--- Start SOURCE DATA ---
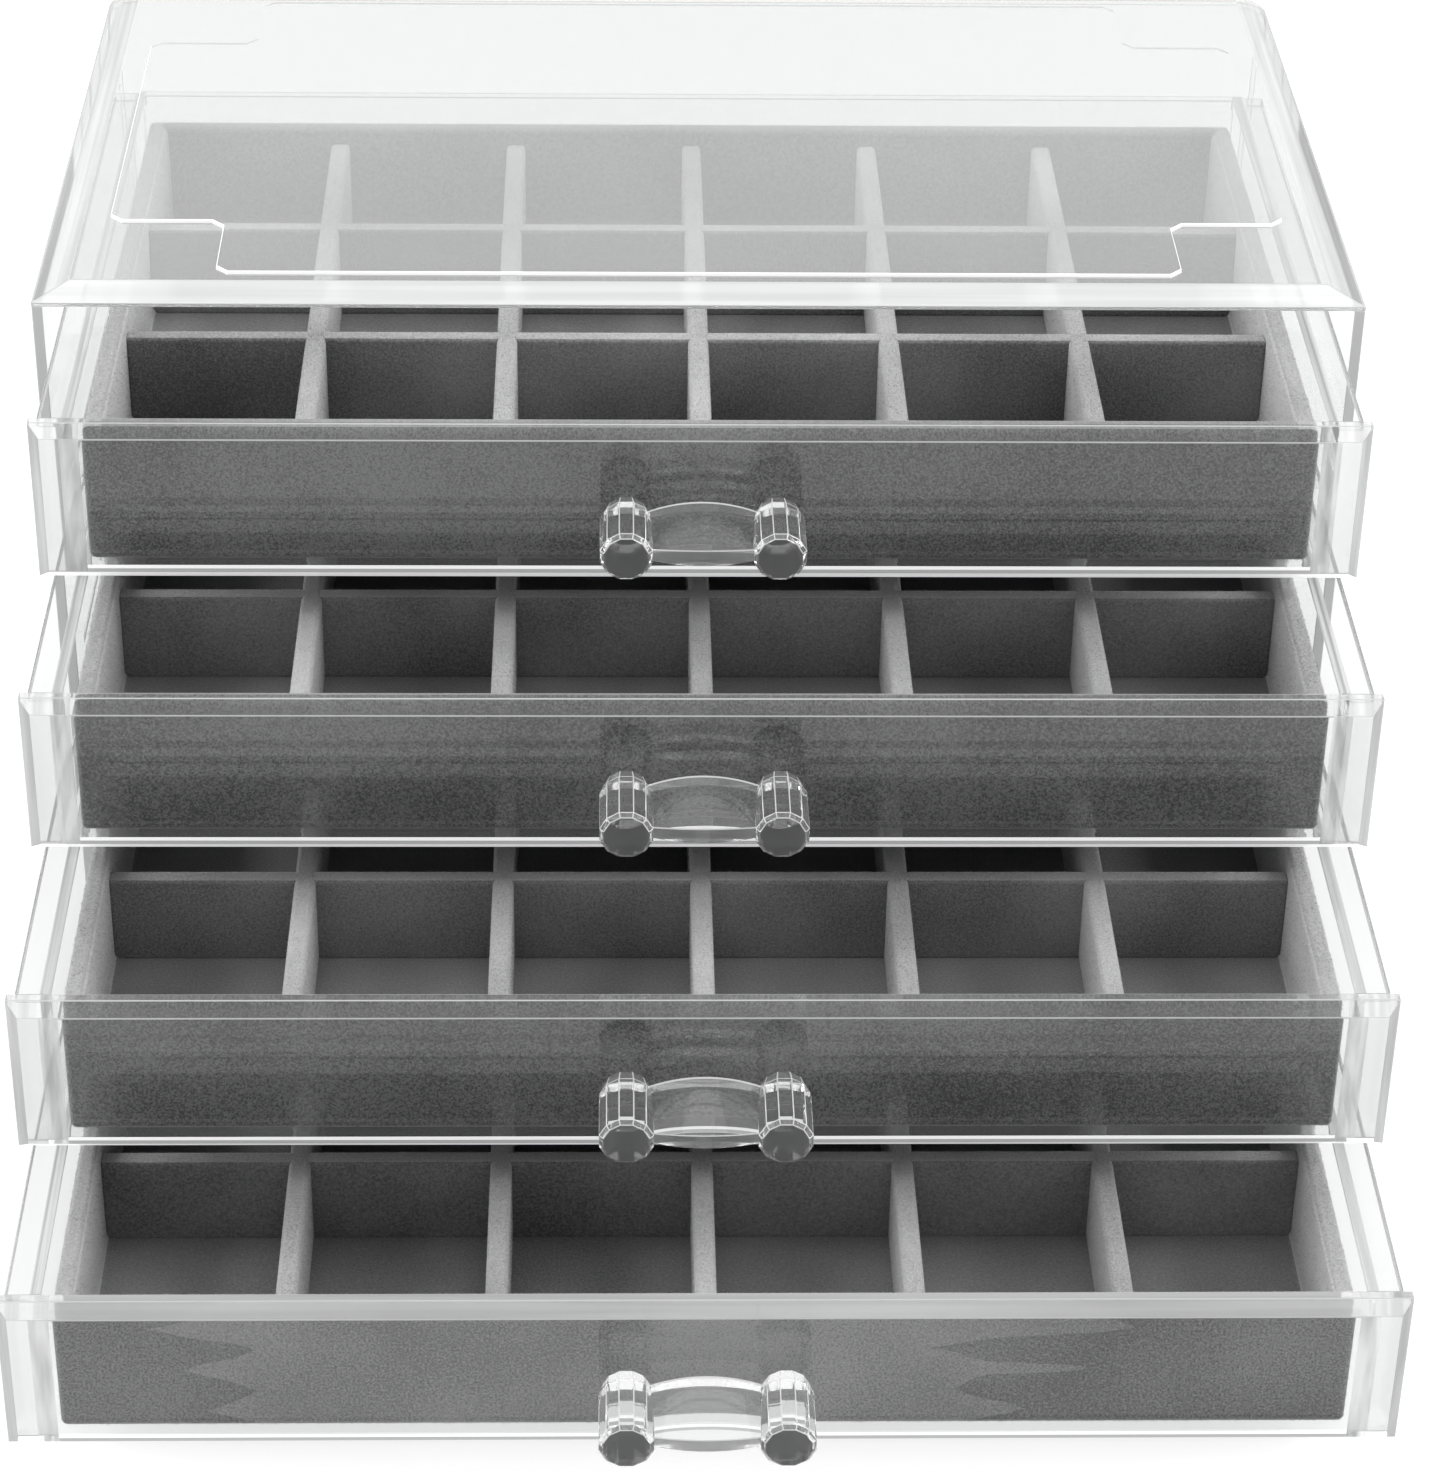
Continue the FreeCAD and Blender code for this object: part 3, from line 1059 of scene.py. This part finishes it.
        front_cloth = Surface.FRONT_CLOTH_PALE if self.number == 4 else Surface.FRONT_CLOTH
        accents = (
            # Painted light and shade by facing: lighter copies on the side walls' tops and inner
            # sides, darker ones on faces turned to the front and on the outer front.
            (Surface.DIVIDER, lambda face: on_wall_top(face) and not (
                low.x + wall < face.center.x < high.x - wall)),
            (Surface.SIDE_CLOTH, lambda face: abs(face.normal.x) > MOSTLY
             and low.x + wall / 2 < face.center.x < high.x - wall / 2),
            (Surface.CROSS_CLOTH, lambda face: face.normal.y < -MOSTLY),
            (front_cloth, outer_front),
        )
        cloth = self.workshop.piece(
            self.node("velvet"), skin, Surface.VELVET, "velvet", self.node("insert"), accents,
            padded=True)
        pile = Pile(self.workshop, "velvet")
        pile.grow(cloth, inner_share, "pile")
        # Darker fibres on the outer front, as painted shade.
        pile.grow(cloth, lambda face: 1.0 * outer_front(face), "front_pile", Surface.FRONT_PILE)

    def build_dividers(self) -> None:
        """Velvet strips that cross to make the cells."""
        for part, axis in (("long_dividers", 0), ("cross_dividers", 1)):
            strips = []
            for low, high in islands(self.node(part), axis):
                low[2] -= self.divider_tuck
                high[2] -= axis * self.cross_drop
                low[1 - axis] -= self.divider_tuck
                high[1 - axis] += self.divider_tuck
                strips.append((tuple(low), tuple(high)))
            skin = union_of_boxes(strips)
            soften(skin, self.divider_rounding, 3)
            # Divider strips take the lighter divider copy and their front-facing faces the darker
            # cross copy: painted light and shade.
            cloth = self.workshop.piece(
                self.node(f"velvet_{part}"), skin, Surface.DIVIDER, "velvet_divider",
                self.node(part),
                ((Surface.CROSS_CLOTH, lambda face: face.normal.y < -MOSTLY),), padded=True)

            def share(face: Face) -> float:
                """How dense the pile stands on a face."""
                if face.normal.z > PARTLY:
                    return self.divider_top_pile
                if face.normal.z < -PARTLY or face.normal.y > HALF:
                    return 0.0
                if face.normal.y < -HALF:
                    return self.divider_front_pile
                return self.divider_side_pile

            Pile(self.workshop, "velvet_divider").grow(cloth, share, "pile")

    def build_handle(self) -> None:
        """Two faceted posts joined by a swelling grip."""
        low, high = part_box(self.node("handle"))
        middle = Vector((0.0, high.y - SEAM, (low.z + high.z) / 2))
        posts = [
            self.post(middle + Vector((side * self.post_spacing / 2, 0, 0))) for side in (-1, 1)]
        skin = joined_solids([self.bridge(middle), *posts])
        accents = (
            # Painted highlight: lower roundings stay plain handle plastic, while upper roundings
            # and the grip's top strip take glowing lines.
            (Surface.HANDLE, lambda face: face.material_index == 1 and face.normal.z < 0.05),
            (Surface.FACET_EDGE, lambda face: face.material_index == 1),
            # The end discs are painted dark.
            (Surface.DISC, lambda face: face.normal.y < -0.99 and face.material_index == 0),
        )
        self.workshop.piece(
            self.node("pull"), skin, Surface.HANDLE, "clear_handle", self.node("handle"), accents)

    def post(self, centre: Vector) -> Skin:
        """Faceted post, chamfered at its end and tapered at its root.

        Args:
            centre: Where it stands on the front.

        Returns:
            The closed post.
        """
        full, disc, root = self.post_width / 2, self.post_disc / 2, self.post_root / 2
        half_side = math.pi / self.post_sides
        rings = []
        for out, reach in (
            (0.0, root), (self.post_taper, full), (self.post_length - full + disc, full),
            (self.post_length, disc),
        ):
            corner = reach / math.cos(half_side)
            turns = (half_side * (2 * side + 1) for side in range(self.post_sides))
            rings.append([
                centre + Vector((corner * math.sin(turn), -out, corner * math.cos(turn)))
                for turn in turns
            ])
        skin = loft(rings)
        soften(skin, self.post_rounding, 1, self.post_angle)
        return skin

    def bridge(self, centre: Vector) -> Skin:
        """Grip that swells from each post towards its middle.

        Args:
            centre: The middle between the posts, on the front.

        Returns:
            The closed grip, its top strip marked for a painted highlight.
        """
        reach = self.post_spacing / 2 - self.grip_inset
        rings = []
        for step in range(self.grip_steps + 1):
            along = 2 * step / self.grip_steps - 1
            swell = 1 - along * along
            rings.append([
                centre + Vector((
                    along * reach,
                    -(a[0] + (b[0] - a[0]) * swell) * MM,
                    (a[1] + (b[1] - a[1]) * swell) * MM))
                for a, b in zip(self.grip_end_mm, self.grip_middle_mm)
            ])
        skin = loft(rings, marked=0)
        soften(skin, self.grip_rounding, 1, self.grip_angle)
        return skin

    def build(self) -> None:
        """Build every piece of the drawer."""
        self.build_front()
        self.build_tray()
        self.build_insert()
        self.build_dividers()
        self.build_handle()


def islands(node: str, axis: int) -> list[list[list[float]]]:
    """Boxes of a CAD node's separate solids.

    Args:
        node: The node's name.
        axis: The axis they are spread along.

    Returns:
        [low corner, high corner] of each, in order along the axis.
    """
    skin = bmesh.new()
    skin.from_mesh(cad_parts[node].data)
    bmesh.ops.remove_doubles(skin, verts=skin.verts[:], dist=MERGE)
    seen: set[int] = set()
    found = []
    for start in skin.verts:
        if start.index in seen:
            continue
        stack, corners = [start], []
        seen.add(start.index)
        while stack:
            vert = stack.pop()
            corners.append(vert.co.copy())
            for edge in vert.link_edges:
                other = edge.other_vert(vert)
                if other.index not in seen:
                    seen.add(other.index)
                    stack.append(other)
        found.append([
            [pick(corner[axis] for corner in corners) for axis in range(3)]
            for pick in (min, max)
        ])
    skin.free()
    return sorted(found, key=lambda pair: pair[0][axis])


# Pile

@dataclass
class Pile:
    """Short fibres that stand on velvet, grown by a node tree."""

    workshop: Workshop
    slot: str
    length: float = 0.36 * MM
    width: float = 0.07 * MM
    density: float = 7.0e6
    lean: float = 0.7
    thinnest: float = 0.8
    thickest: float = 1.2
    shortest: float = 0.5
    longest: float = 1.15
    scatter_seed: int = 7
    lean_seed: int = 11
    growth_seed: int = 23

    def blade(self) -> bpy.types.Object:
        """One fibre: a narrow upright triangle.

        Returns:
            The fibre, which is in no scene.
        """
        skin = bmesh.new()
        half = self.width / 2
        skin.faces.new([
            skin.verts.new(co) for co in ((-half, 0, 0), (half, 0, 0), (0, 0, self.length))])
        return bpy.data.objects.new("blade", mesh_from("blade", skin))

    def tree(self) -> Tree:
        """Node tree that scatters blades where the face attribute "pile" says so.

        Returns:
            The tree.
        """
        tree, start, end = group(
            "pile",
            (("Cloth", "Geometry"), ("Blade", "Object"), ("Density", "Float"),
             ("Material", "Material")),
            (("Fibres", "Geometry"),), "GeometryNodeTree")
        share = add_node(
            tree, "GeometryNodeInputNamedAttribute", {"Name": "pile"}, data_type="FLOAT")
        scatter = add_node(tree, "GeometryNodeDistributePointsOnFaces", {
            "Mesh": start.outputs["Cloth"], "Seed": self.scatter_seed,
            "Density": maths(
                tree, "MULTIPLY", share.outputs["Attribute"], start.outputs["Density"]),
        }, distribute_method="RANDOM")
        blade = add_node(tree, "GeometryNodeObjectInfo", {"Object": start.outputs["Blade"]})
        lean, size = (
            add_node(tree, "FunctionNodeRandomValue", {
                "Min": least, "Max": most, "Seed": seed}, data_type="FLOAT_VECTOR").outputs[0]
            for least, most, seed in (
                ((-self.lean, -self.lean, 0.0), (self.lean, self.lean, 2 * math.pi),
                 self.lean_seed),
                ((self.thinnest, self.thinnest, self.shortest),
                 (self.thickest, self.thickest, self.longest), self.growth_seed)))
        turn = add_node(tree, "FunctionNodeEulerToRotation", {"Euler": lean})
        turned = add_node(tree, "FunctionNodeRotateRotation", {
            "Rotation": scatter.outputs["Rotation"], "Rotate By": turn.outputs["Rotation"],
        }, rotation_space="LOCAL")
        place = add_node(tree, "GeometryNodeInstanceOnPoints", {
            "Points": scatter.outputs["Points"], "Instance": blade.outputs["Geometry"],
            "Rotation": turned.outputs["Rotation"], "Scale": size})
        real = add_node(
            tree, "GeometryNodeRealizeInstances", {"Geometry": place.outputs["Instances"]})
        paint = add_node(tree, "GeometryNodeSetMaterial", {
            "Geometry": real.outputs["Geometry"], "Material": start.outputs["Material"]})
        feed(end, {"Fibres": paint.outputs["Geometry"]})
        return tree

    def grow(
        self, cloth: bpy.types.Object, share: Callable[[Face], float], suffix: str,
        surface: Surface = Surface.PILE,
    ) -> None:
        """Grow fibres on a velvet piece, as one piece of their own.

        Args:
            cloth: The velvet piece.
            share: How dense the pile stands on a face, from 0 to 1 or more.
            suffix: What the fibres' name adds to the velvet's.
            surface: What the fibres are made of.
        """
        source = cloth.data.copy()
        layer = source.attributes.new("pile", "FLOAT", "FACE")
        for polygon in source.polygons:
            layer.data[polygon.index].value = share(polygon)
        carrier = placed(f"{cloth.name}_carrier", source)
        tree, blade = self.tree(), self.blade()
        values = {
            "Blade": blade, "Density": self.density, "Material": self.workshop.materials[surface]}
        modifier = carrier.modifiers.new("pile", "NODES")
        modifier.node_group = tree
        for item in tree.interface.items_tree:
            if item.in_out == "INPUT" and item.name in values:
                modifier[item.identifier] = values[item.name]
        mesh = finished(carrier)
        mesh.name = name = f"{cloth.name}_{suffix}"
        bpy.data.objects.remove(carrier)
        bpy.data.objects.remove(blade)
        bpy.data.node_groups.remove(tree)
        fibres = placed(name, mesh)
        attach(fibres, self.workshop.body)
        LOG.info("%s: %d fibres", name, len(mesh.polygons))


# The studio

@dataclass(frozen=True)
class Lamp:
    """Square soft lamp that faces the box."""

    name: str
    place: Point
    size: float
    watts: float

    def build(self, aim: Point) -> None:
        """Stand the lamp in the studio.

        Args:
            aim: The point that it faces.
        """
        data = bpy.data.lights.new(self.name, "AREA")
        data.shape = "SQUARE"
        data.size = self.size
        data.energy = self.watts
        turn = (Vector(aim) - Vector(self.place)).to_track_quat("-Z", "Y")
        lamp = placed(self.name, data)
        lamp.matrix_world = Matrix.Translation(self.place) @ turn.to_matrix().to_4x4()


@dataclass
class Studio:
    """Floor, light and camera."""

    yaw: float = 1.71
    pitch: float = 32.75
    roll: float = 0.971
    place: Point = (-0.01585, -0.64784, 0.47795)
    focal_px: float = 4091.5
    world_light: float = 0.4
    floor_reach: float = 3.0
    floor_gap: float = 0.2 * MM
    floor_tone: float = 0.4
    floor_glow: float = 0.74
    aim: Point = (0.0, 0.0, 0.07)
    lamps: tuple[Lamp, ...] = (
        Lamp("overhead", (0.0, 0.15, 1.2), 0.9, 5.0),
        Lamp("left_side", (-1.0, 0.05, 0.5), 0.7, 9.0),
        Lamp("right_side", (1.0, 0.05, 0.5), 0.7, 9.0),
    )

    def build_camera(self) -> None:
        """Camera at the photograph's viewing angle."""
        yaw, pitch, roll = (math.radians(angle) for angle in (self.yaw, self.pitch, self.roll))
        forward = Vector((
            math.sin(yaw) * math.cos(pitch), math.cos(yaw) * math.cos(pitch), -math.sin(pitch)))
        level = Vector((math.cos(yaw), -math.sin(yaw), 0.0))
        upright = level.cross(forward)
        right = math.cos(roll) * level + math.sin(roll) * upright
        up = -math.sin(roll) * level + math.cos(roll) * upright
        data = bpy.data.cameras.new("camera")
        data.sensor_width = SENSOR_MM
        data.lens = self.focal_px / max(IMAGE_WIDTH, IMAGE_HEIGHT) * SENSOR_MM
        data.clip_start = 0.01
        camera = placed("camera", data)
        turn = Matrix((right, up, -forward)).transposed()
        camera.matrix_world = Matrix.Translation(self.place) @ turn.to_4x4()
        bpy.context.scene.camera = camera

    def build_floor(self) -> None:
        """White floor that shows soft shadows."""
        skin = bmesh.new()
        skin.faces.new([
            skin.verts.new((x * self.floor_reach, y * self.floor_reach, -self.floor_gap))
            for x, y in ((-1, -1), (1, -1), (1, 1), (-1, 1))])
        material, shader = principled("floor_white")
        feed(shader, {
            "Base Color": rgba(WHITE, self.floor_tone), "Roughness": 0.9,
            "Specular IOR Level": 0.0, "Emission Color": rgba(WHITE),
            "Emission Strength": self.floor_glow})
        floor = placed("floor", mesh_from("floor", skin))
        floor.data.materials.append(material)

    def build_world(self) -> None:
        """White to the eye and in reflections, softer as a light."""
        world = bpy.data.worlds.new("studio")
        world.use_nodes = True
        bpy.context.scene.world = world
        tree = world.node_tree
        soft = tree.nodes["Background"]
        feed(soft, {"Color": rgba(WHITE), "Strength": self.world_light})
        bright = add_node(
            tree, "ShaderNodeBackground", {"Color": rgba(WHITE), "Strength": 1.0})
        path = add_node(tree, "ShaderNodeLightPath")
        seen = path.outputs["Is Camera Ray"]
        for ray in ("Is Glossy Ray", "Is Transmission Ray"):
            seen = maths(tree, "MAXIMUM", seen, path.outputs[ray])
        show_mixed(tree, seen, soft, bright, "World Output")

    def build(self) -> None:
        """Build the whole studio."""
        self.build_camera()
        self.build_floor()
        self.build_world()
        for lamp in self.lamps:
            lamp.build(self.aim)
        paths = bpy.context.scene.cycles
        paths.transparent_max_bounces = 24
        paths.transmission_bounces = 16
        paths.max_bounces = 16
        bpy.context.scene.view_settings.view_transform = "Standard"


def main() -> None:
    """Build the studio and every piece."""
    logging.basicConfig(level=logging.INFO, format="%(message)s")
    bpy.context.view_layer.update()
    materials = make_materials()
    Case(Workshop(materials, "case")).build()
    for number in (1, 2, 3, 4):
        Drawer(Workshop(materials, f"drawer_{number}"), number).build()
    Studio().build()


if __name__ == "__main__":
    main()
--- End SOURCE DATA ---
- [GOAL]:
Extract exactly the run of lines beginning at the line with "attach(fibres, self.workshop.body)" and ending at the line with "in the studio.", including both ends and nothing beyond them.

- [RESULT OF THIS TASK]:
        attach(fibres, self.workshop.body)
        LOG.info("%s: %d fibres", name, len(mesh.polygons))


# The studio

@dataclass(frozen=True)
class Lamp:
    """Square soft lamp that faces the box."""

    name: str
    place: Point
    size: float
    watts: float

    def build(self, aim: Point) -> None:
        """Stand the lamp in the studio.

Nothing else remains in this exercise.